Your goal: Reproduce the material that follows, please, but only from its first line to the line containing "thinned at random.", inclusive.
+ + +
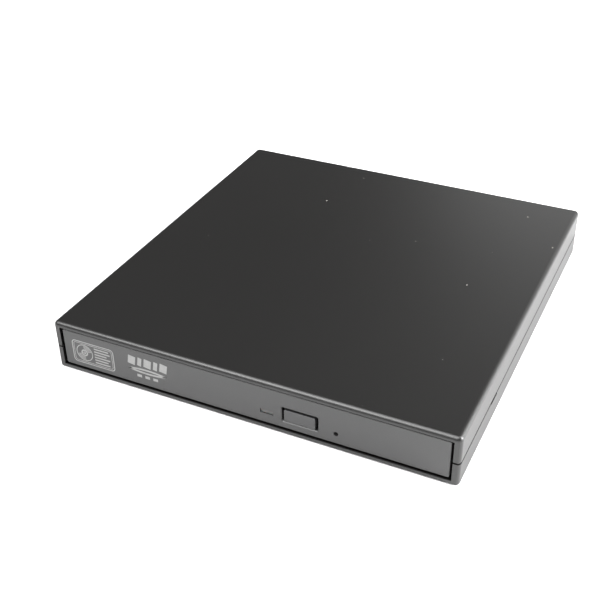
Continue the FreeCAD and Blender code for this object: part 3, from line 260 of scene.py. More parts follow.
@shader_group(*SURFACE, Color=DARK, Roughness=0.4, Mottle=0.1, Grain_Scale=4000.0, Coarse_Share=0.31,
              Flow_Scale=28.0, Cloud_Scale=9.0, Speck_Share=0.6, Tone_Gain=4.0)
def moulded_grain(g: Graph, s: Sockets, out: Node) -> None:
    """Spark-eroded grain of moulded plastic: fine bumps, and slight changes of tone from the melt's flow.

    Args:
        g: the group's graph.
        s: its input sockets.
        out: its output node.
    """
    fine = g.noise(s["Grain Scale"], 3.0)
    coarse = g.noise(g.math("MULTIPLY", s["Grain Scale"], s["Coarse Share"]))
    flow = g.noise(s["Flow Scale"], 3.0, MELT_STRETCH)
    shift = g.swing(g.average(flow, g.noise(s["Cloud Scale"]), 0.5), s["Mottle"])
    speck = g.swing(coarse, g.math("MULTIPLY", s["Mottle"], s["Speck Share"]))
    both = g.math("ADD", shift, speck)
    g.set(out, Color=g.scaled(s["Color"], g.ramp(1.0, both, s["Tone Gain"])),
          Roughness=g.math("ADD", s["Roughness"], both, clamp=True), Height=g.average(fine, coarse, 0.4))


@shader_group("Color", "Roughness", Color=DARK, Roughness=0.4, Amount=0.1, Cells=150.0, Radius=0.00026,
              Dust_Color=(0.42, 0.4, 0.37, 1.0), Dust_Roughness=0.9, Smallest=0.35, Faintest=0.25)
def settled_dust(g: Graph, s: Sockets, out: Node) -> None:
    """Sparse pale specks of dust on faces that look up: round cells thinned at random.

    Args:
        g: the group's graph.
        s: its input sockets.
        out: its output node.
    """
    distance, luck, width, strength = g.cells(g.place(), s["Cells"])
    chosen = g.math("GREATER_THAN", luck, g.math("SUBTRACT", 1.0, s["Amount"]))
    radius = g.math("MULTIPLY", s["Radius"], g.math("ADD", s["Smallest"], width))
    inside = g.math("LESS_THAN", distance, g.math("MULTIPLY", radius, s["Cells"]))
    up = g.add("SeparateXYZ", g.add("NewGeometry").outputs["Normal"]).outputs[2]
    mask = g.math("MULTIPLY", g.math("MULTIPLY", chosen, inside), g.span(up, *LOOKS_UP))
    fade = g.ramp(s["Faintest"], strength, g.math("SUBTRACT", 1.0, s["Faintest"]))
    mask = g.math("MULTIPLY", mask, fade)
    g.set(out, Color=g.mix(mask, s["Color"], s["Dust Color"]),
          Roughness=g.math("MAXIMUM", s["Roughness"], g.math("MULTIPLY", mask, s["Dust Roughness"])))


@shader_group(*SURFACE, Color=GREY, Roughness=0.35, Variation=0.4, Line_Scale=900.0, Stain_Scale=60.0,
              Gloss_Gain=-0.5)
def brushed_metal(g: Graph, s: Sockets, out: Node) -> None:
    """Long fine scratches along one axis and soft stains.

    Args:
        g: the group's graph.
        s: its input sockets.
        out: its output node.
    """
    lines = g.noise(s["Line Scale"], 4.0, BRUSH_STRETCH)
    shift = g.swing(g.average(lines, g.noise(s["Stain Scale"], 4.0), 0.6), s["Variation"])
    g.set(out, Color=g.scaled(s["Color"], g.math("ADD", 1.0, shift)),
          Roughness=g.ramp(s["Roughness"], shift, s["Gloss Gain"], clamp=True), Height=lines)


@shader_group(*SURFACE, Color=GREY, Roughness=0.4, Variation=0.3, Cells=380.0, Bend_Scale=240.0,
              Bend=(0.002, 0.002, 0.002), Smear_Scale=45.0, Smear=0.35, Gloss_Gain=0.6, Grain_Scale=1500.0)
def zinc_spangle(g: Graph, s: Sockets, out: Node) -> None:
    """Crystals of a zinc coat: angular cells that each mirror the room a little differently.

    Args:
        g: the group's graph.
        s: its input sockets.
        out: its output node.
    """
    bent = g.add("TexNoise", Vector=g.place(), Scale=s["Bend Scale"], Detail=2.0).outputs["Color"]
    warped = g.add("VectorMath", bent, s["Bend"], g.place(), operation="MULTIPLY_ADD").outputs[0]
    _, tone, height, _ = g.cells(warped, s["Cells"])
    shift = g.swing(tone, s["Variation"])
    smear = g.swing(g.noise(s["Smear Scale"], 4.0), s["Smear"])
    g.set(out, Color=g.scaled(s["Color"], g.math("ADD", 1.0, g.math("ADD", shift, smear))),
          Roughness=g.ramp(s["Roughness"], shift, s["Gloss Gain"], clamp=True),
          Height=g.math("ADD", height, g.noise(s["Grain Scale"])))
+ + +
Finished exercise:
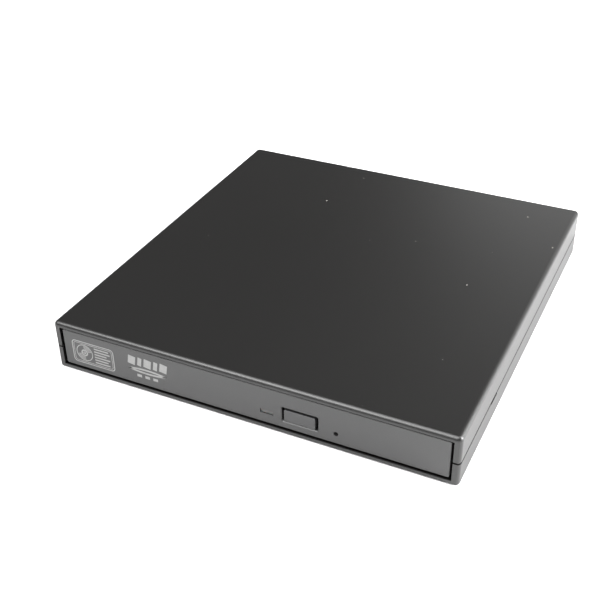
Continue the FreeCAD and Blender code for this object: part 3, from line 260 of scene.py. More parts follow.
@shader_group(*SURFACE, Color=DARK, Roughness=0.4, Mottle=0.1, Grain_Scale=4000.0, Coarse_Share=0.31,
              Flow_Scale=28.0, Cloud_Scale=9.0, Speck_Share=0.6, Tone_Gain=4.0)
def moulded_grain(g: Graph, s: Sockets, out: Node) -> None:
    """Spark-eroded grain of moulded plastic: fine bumps, and slight changes of tone from the melt's flow.

    Args:
        g: the group's graph.
        s: its input sockets.
        out: its output node.
    """
    fine = g.noise(s["Grain Scale"], 3.0)
    coarse = g.noise(g.math("MULTIPLY", s["Grain Scale"], s["Coarse Share"]))
    flow = g.noise(s["Flow Scale"], 3.0, MELT_STRETCH)
    shift = g.swing(g.average(flow, g.noise(s["Cloud Scale"]), 0.5), s["Mottle"])
    speck = g.swing(coarse, g.math("MULTIPLY", s["Mottle"], s["Speck Share"]))
    both = g.math("ADD", shift, speck)
    g.set(out, Color=g.scaled(s["Color"], g.ramp(1.0, both, s["Tone Gain"])),
          Roughness=g.math("ADD", s["Roughness"], both, clamp=True), Height=g.average(fine, coarse, 0.4))


@shader_group("Color", "Roughness", Color=DARK, Roughness=0.4, Amount=0.1, Cells=150.0, Radius=0.00026,
              Dust_Color=(0.42, 0.4, 0.37, 1.0), Dust_Roughness=0.9, Smallest=0.35, Faintest=0.25)
def settled_dust(g: Graph, s: Sockets, out: Node) -> None:
    """Sparse pale specks of dust on faces that look up: round cells thinned at random.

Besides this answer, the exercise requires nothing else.